PEPs would be managed by a ‘pooled plan provider’, registered with the DOL and Treasury Department. The new legislation also takes care of the ‘one bad apple rule’ – which means the failure of one participating employer to maintain the PEP’s qualified status would not affect the fortunes of other participating employers unless the pooled plan provider does not perform its administrative duties regarding tax qualification.

Association Retirement Plans

ARPs are a result of a recent DOL regulation permitting a group or association of employers or a PEO to sponsor a single plan if certain requirements are met.

Under an ARP, employers must share a commonality. They must be in the same trade, industry or line of business or profession or located in the same state or metropolitan area. The ARP must be sponsored by a PEO that performs ‘substantial’ employment functions on behalf of its client employers that adopt the ARP.

The second difference between PEP and ARP is that while the pooled plan provider of a PEP can be a retirement plan service provider, an ARP must be administered by a PEO or a group or association controlled by the employers participating in the plan.

The fiduciary and administrative responsibility of the plan rests with the group or association maintaining the ARP, but employers hold fiduciary responsibility for monitoring the arrangement.

Challenges presented by the Act

  1. Understanding the fine print

The Act has many dynamic parts that financial advisors, plan sponsors, employers, and organizations handling retirement plans need to explore to help their clients and employees. Financial advisors will get busy in the months ahead as they examine, weigh pros and cons, and re-evaluate plans for clients impacted by the new and updated provisions of the Secure Act. Advisors have to show clients what their numbers were before the Act was passed and how they could change under the Act. This means reading and re-reading the fine print and spotting red herrings if any.

  1. Operational challenges

The operational compliance of the Act presents a huge operational hurdle to many stakeholders.

The Secure Act affects all retirement account owners, presenting planning challenges and the arduous tasks of balancing tax deferral, tax minimization, control over account assets, and creditor protection.

As the timeframe for distributions has been shortened, there is a need for careful coordination with the beneficiary’s tax profile and meticulous financial planning.

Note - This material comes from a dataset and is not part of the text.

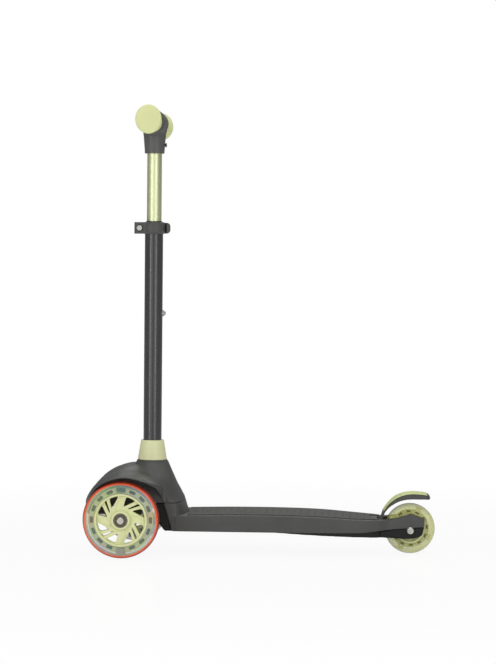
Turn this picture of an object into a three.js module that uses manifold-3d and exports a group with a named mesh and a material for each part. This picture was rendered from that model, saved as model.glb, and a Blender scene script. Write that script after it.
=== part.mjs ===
// A three-wheel kids' scooter that steers by leaning, in millimetres, +Z up.
// X runs from the nose to the rear wheel and Y to the rider's right.
// The origin lies on the ground, halfway along the scooter and midway between its sides.

import * as THREE from 'three';
import { mergeVertices } from 'three/addons/utils/BufferGeometryUtils.js';
import Module from 'manifold-3d';

const wasm = await Module();
wasm.setup();

// Clearances and cuts
const seatGap = 0.3; // between pieces that rest on or sit in each other
const runGap = 0.6; // between pieces that move past each other
const overrun = 12; // how far a cutting shape reaches past what it cuts

// Driving sizes of the whole scooter
const wheelbase = 453; // front axle to rear axle
const trackHalf = 106; // centre plane to the middle of a front tyre
const frontTyreRadius = 60;
const rearTyreRadius = 40;
const stemSetback = 39.6; // the upright tube stands this far behind the front axle
const gripCentreHeight = 682.6;
const handlebarHalf = 126.3; // centre plane to the end of a grip
const upperTubeShown = 109; // between the clamp and the handle's socket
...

Plan sponsors act as recordkeepers and have a critical role to play in the smooth running of stand-alone 401k plans. Their role in MEPs are crucial in particular as they are responsible for shepherding all the individual member companies. Plan sponsors must educate themselves about the Secure Act provisions, prioritize the impactful clauses immediately, and move others for later consideration. Plan sponsors also need to bring on board experienced service providers and TPAs (third-party administrators).

Employers and plan sponsors must keep track of hours clocked in by part-time employees, and those work at least 500 hours during the year (in accordance with their savings plan provisions). This requires employers to assess the plan document amendments carefully.

Employers sponsoring tax-qualified retirement plans should revisit plans in light of the new legislation. Plan amendments will be required by the end of the plan year – beginning on or after January 1, 2022 (or such later date provided by the Secretary of the Treasury).

Plan sponsors should discuss with their third-party administrators (TPAs) and recommend any administrative changes to be implemented due to the Secure Act and ensure participants receive adequate notice of any changes.

  1. Amendments in the offing

Several changes will be required to administer the retirement plans correctly. This translates to revised distribution forms, changes in recordkeeping systems, updates to the plan website, revised summary plan descriptions, and additional training for call center employees.

Service providers and sponsors must be ready to take on a barrage of queries and clarifications sought by plan participants. They also need to offer prompt assurance and timely guidance. 

HR systems must be beefed up to track hours put in by part-timers and assess employee classifications. The systems have to be recalibrated and tested well in advance of the plan years beginning after December 31, 2020. Administrative systems, too, may need to be tweaked, as and when the need arises.

  1. Penalties for failure to file/provide disclosure
  • $250 per day for failure to file Form 5500 (not to exceed $50,000);
  • $10 per day for failure to file a registration statement (not to exceed $10,000);
  • $10 per day for failure to file a notification of the change (not to exceed $10,000); and
  • $100 per failure for failure to provide a required withholding notice (not to exceed $50,000 for all such failures per calendar year).
  • Penalties are increased for failure to file to the lesser of $435 or 100% of the amount of tax due.

So, it is critical to file on time to avoid penalties.

Role of technology in meeting challenges

Technology brings to the table the power of automation and the seamless management of complex operations. It can enable streamlining of updates to recordkeeping systems, ensure on-time filing of requisite forms. Technology can also be used to maintain HR and administrative systems pertaining to the clauses of the Secure Act.

As mentioned earlier, financial advisors will play a major role in guiding and educating clients about MEPs, tax credits, and administrative implications. Many TPAs and financial technology vendors are developing tools to help advisors navigate the clunky provisions and stipulations of the Secure Act efficiently.

The technology tools include a financial planning software to guide investors through legislative changes in required minimum distributions from qualifying retirement accounts. The software guides users through changes to retirement savings concerning the Secure Act updates tax calculations and presents dynamic reporting graphics while the financial calculator throws light on RMD responsibility before and after the change.

Technology can be a valuable educational tool for advisors and investors to obtain a clearer view of the investment results following the Secure Act in the first one and the subsequent years. Using technology tools, all stakeholders can better prepare themselves for the tax season, understand retirement planning implications, and avoid potential speed bumps and diversions on their path to achieving their financial goals.